[Requirement]
Write out the data below in full. Keep it exact.
────
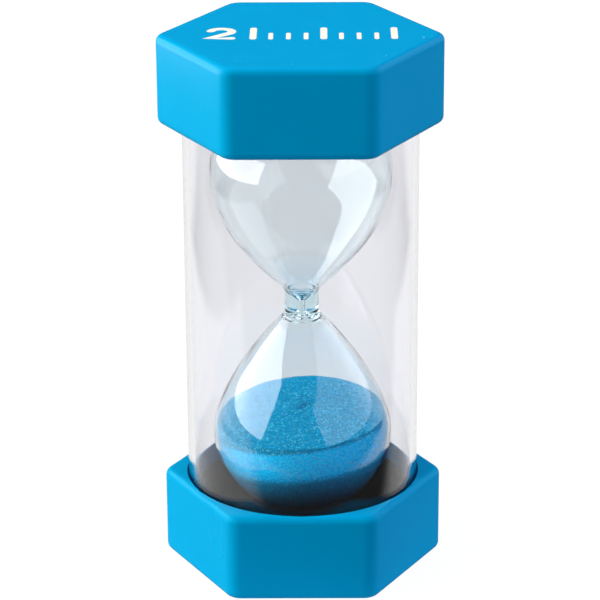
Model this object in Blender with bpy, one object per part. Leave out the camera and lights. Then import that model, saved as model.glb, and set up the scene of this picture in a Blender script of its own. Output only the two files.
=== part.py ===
"""Sand timer: a blown double bulb of coloured sand, held in a clear tube between two six-sided caps.

Metres, +Z up. The origin is the middle of the base cap's underside, and the caps' flats face -Y and +Y.
Everything but the sand, the fill plug and the bulb's mouth is the same above and below mid-height.
"""

import math

import bmesh
import bpy
from mathutils import Matrix, Vector

# Overall size
HEIGHT = 0.165
MID = HEIGHT / 2
GAP = 0.0003

# Six-sided caps
CAP_HEIGHT = 0.0271
ACROSS_FLATS = 0.0742
CORNER_RADIUS = 0.005
END_ROUND = 0.0022
RIM_ROUND = 0.0016
CAP_FLOOR = 0.003
BORE_RADIUS = 0.0354
LOCATOR_HEIGHT = 0.005
LOCATOR_WALL = 0.0021

# Clear tube and the bead of adhesive under each of its ends
TUBE_RADIUS = 0.035
TUBE_WALL = 0.002
BEAD_HEIGHT = 0.001

# Blown double bulb, with distances counted from the middle of its neck
BULB_RADIUS = 0.0271
BULB_CENTRE = 0.0415
BULB_WALL = 0.0013
NECK_RADIUS = 0.0051
NECK_HALF = 0.0026
NECK_FILLET = 0.0032
SHOULDER_LEAN = 0.009
SHOULDER_CROWN = 0.015
ORIFICE_RADIUS = 0.0009
ORIFICE_HALF = 0.0015
FUNNEL_FILLET = 0.006
FUNNEL_LEAN = 0.0103
MOUTH_RADIUS = 0.003
MOUTH_WALL = 0.0013
MOUTH_HEIGHT = 0.0015

# Plug in the bulb's filling mouth
PLUG_STEM = 0.0035
PLUG_HEAD = 0.0013

# Sand, all of it run down, with a low mound under the neck
SAND_EDGE = 0.046
SAND_PEAK = 0.0504
MOUND_SHAPE = 1.7

# Foam that beds the bulb in each cap
COLLAR_TOP = 0.0225
COLLAR_EYE = 0.009

# Fineness of the turned shapes
TUBE_STEPS = 72
BULB_STEPS = 36
CORNER_STEPS = 4
ROUND_STEPS = 3
ARC_STEPS = 6

BLUE = (0.0, 0.33, 0.73)
SAND_BLUE = (0.02, 0.36, 0.68)


def clear_scene():
    """Starts from an empty scene."""
    for thing in list(bpy.data.objects):
        bpy.data.objects.remove(thing, do_unlink=True)


def finish(name, colour, roughness, alpha=1.0, transmission=0.0):
    """A Principled material of one colour."""
    look = bpy.data.materials.new(name)
    look.use_nodes = True
    shader = look.node_tree.nodes["Principled BSDF"]
    shader.inputs["Base Color"].default_value = (*colour, 1.0)
    shader.inputs["Roughness"].default_value = roughness
    shader.inputs["Metallic"].default_value = 0.0
    shader.inputs["Alpha"].default_value = alpha
    shader.inputs["Transmission Weight"].default_value = transmission
    return look


def place(name, bm, look, parent=None, sharp_angle=35.0):
    """Turns a bmesh into a shaded object of its own."""
    bmesh.ops.recalc_face_normals(bm, faces=bm.faces)
    mesh = bpy.data.meshes.new(name)
    bm.to_mesh(mesh)
    bm.free()
    mesh.shade_smooth()
    mesh.set_sharp_from_angle(angle=math.radians(sharp_angle))
    mesh.materials.append(look)
    piece = bpy.data.objects.new(name, mesh)
    piece.parent = parent
    bpy.context.scene.collection.objects.link(piece)
    return piece


def spun(outline, steps):
    """Spins a half outline of (radius, height) points round Z. One that starts and ends on the axis is left open."""
    bm = bmesh.new()
    verts = [bm.verts.new((radius, 0.0, height)) for radius, height in outline]
    edges = [bm.edges.new(pair) for pair in zip(verts, verts[1:])]
    if outline[0][0] > 0.0 or outline[-1][0] > 0.0:
        edges.append(bm.edges.new((verts[-1], verts[0])))
    bmesh.ops.spin(
        bm,
        geom=verts + edges,
        cent=(0.0, 0.0, 0.0),
        axis=(0.0, 0.0, 1.0),
        angle=math.tau,
        steps=steps,
        use_merge=True,
    )
    bmesh.ops.remove_doubles(bm, verts=bm.verts, dist=1e-6)
    return bm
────
[Full answer]
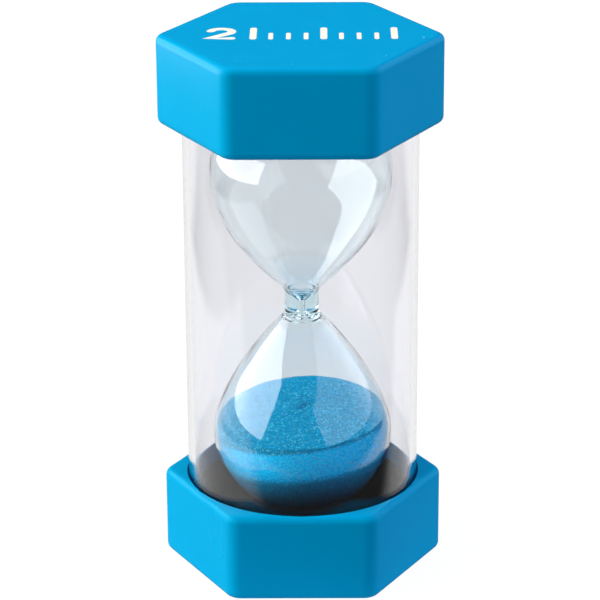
Model this object in Blender with bpy, one object per part. Leave out the camera and lights. Then import that model, saved as model.glb, and set up the scene of this picture in a Blender script of its own. Output only the two files.
=== part.py ===
"""Sand timer: a blown double bulb of coloured sand, held in a clear tube between two six-sided caps.

Metres, +Z up. The origin is the middle of the base cap's underside, and the caps' flats face -Y and +Y.
Everything but the sand, the fill plug and the bulb's mouth is the same above and below mid-height.
"""

import math

import bmesh
import bpy
from mathutils import Matrix, Vector

# Overall size
HEIGHT = 0.165
MID = HEIGHT / 2
GAP = 0.0003

# Six-sided caps
CAP_HEIGHT = 0.0271
ACROSS_FLATS = 0.0742
CORNER_RADIUS = 0.005
END_ROUND = 0.0022
RIM_ROUND = 0.0016
CAP_FLOOR = 0.003
BORE_RADIUS = 0.0354
LOCATOR_HEIGHT = 0.005
LOCATOR_WALL = 0.0021

# Clear tube and the bead of adhesive under each of its ends
TUBE_RADIUS = 0.035
TUBE_WALL = 0.002
BEAD_HEIGHT = 0.001

# Blown double bulb, with distances counted from the middle of its neck
BULB_RADIUS = 0.0271
BULB_CENTRE = 0.0415
BULB_WALL = 0.0013
NECK_RADIUS = 0.0051
NECK_HALF = 0.0026
NECK_FILLET = 0.0032
SHOULDER_LEAN = 0.009
SHOULDER_CROWN = 0.015
ORIFICE_RADIUS = 0.0009
ORIFICE_HALF = 0.0015
FUNNEL_FILLET = 0.006
FUNNEL_LEAN = 0.0103
MOUTH_RADIUS = 0.003
MOUTH_WALL = 0.0013
MOUTH_HEIGHT = 0.0015

# Plug in the bulb's filling mouth
PLUG_STEM = 0.0035
PLUG_HEAD = 0.0013

# Sand, all of it run down, with a low mound under the neck
SAND_EDGE = 0.046
SAND_PEAK = 0.0504
MOUND_SHAPE = 1.7

# Foam that beds the bulb in each cap
COLLAR_TOP = 0.0225
COLLAR_EYE = 0.009

# Fineness of the turned shapes
TUBE_STEPS = 72
BULB_STEPS = 36
CORNER_STEPS = 4
ROUND_STEPS = 3
ARC_STEPS = 6

BLUE = (0.0, 0.33, 0.73)
SAND_BLUE = (0.02, 0.36, 0.68)


def clear_scene():
    """Starts from an empty scene."""
    for thing in list(bpy.data.objects):
        bpy.data.objects.remove(thing, do_unlink=True)


def finish(name, colour, roughness, alpha=1.0, transmission=0.0):
    """A Principled material of one colour."""
    look = bpy.data.materials.new(name)
    look.use_nodes = True
    shader = look.node_tree.nodes["Principled BSDF"]
    shader.inputs["Base Color"].default_value = (*colour, 1.0)
    shader.inputs["Roughness"].default_value = roughness
    shader.inputs["Metallic"].default_value = 0.0
    shader.inputs["Alpha"].default_value = alpha
    shader.inputs["Transmission Weight"].default_value = transmission
    return look


def place(name, bm, look, parent=None, sharp_angle=35.0):
    """Turns a bmesh into a shaded object of its own."""
    bmesh.ops.recalc_face_normals(bm, faces=bm.faces)
    mesh = bpy.data.meshes.new(name)
    bm.to_mesh(mesh)
    bm.free()
    mesh.shade_smooth()
    mesh.set_sharp_from_angle(angle=math.radians(sharp_angle))
    mesh.materials.append(look)
    piece = bpy.data.objects.new(name, mesh)
    piece.parent = parent
    bpy.context.scene.collection.objects.link(piece)
    return piece


def spun(outline, steps):
    """Spins a half outline of (radius, height) points round Z. One that starts and ends on the axis is left open."""
    bm = bmesh.new()
    verts = [bm.verts.new((radius, 0.0, height)) for radius, height in outline]
    edges = [bm.edges.new(pair) for pair in zip(verts, verts[1:])]
    if outline[0][0] > 0.0 or outline[-1][0] > 0.0:
        edges.append(bm.edges.new((verts[-1], verts[0])))
    bmesh.ops.spin(
        bm,
        geom=verts + edges,
        cent=(0.0, 0.0, 0.0),
        axis=(0.0, 0.0, 1.0),
        angle=math.tau,
        steps=steps,
        use_merge=True,
    )
    bmesh.ops.remove_doubles(bm, verts=bm.verts, dist=1e-6)
    return bm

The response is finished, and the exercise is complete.